The shift was conceptual before it was operational. Instead of "which programme should we run?", the question became: where is this person right now — and what do they need?

33 programmes were reorganised into 5 journey phases, each with a clear user intent and a defined communication purpose. The programmes still existed — but now they lived inside a framework with a shared logic for the first time.

33 programmes. 5 phases. 3 templates. Each template encodes the logic, tone, and structure of its phase — so global markets can execute without reinventing the system every time.

Templates by user journey phase — Discover/Re-engage, Validate/Analyse, Decide/Convert

Templates by phase — Discover/Re-engage, Decide/Convert, and Validate/Analyse

Structure that scales

These are two of the three templates developed as part of the system — shown applied to specific programmes as proof of concept. Each template defines the structure, components, and tone for its phase. Any market team can adapt it without starting from scratch.

Template 01 — Validate / Analyse

Under-served discovery intent

Validate / Analyse email — Abandoned browse
From

Only showing interest once the user is ready to buy

To

Help users be confident they're choosing the right product

Validate / Analyse template — components overview
Component 01

Help on size and fit — surfaces the user's saved size and relevant fit guidance. Removes the main blocker at the comparison stage.

Component 02

Social proof — ratings and reviews positioned at the decision moment, not buried at the bottom. Reduces uncertainty without adding pressure.

Component 03

Personalised content based on interest — product image, price, and availability matched to what the user actually browsed. No generic recommendations.

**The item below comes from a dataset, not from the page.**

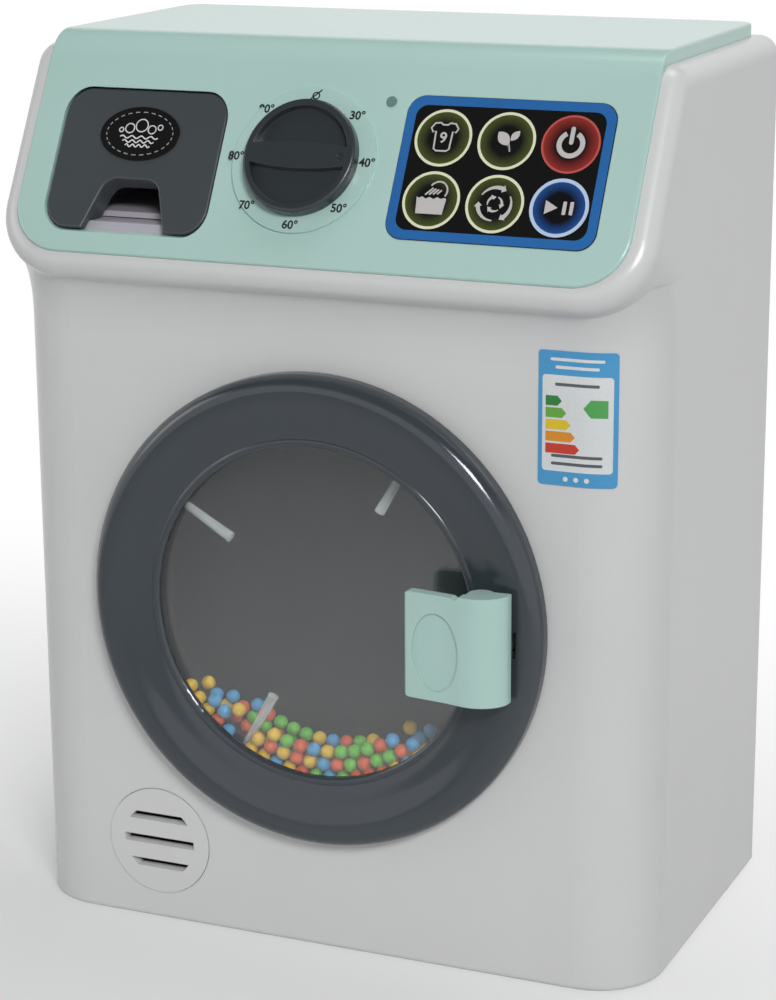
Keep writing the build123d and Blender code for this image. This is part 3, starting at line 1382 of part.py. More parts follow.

Template 02 — Discover & Re-engage

Untapped loyalty value

Discover / Re-engage email — Rate & Review
From

Sending messages that feel generic and repetitive

To

Show recognition every time they deserved it

Discover / Re-engage template — components overview
Component 01

Reward layer visibility — points balance, tier status, and available perks surfaced prominently. Users need to see the value they have before they can act on it.

Component 02

Hint to next step — a clear, single action that moves the user forward without overwhelming them with options. Progress framing over pressure framing.

Component 03

Positive reinforcement tone — celebrates what the user has already done rather than warning what they'll lose. Language that builds the relationship instead of leveraging fear.

The reframe in practice

Before After
Structure 33 programmes, each owned in isolation, each optimised for its own metric 5 journey phases — every programme lives within a shared system
Question "Which programme should we run?" "Where is this person — and what do they need right now?"
Tone Loss-framing, pressure, urgency without value Positive reinforcement — celebrate progress, earn re-entry, never threaten
Templates Each team building from scratch, no shared language Phase templates global markets can localise — the system becomes the briefing
Measure Volume and open rates Relevance and engagement quality — CRM as a trust channel, not a volume channel
My contribution

Sole designer. I owned the full journey: research, system architecture, stakeholder alignment and the cross-functional narrative to get leadership to act. Delivered to senior leadership as the strategic foundation for the 2026 CRM roadmap.

"The real problem wasn't the programmes — it was that nobody was asking who the emails were actually for."

Reorganising 33 initiatives into 5 journey phases was a political act as much as a design one. The volume/value misalignment had been visible in the data for months — what changed was framing it as a design problem, not a reporting problem. Frameworks don't adopt themselves: I spent as much time building the narrative for leadership as building the system itself.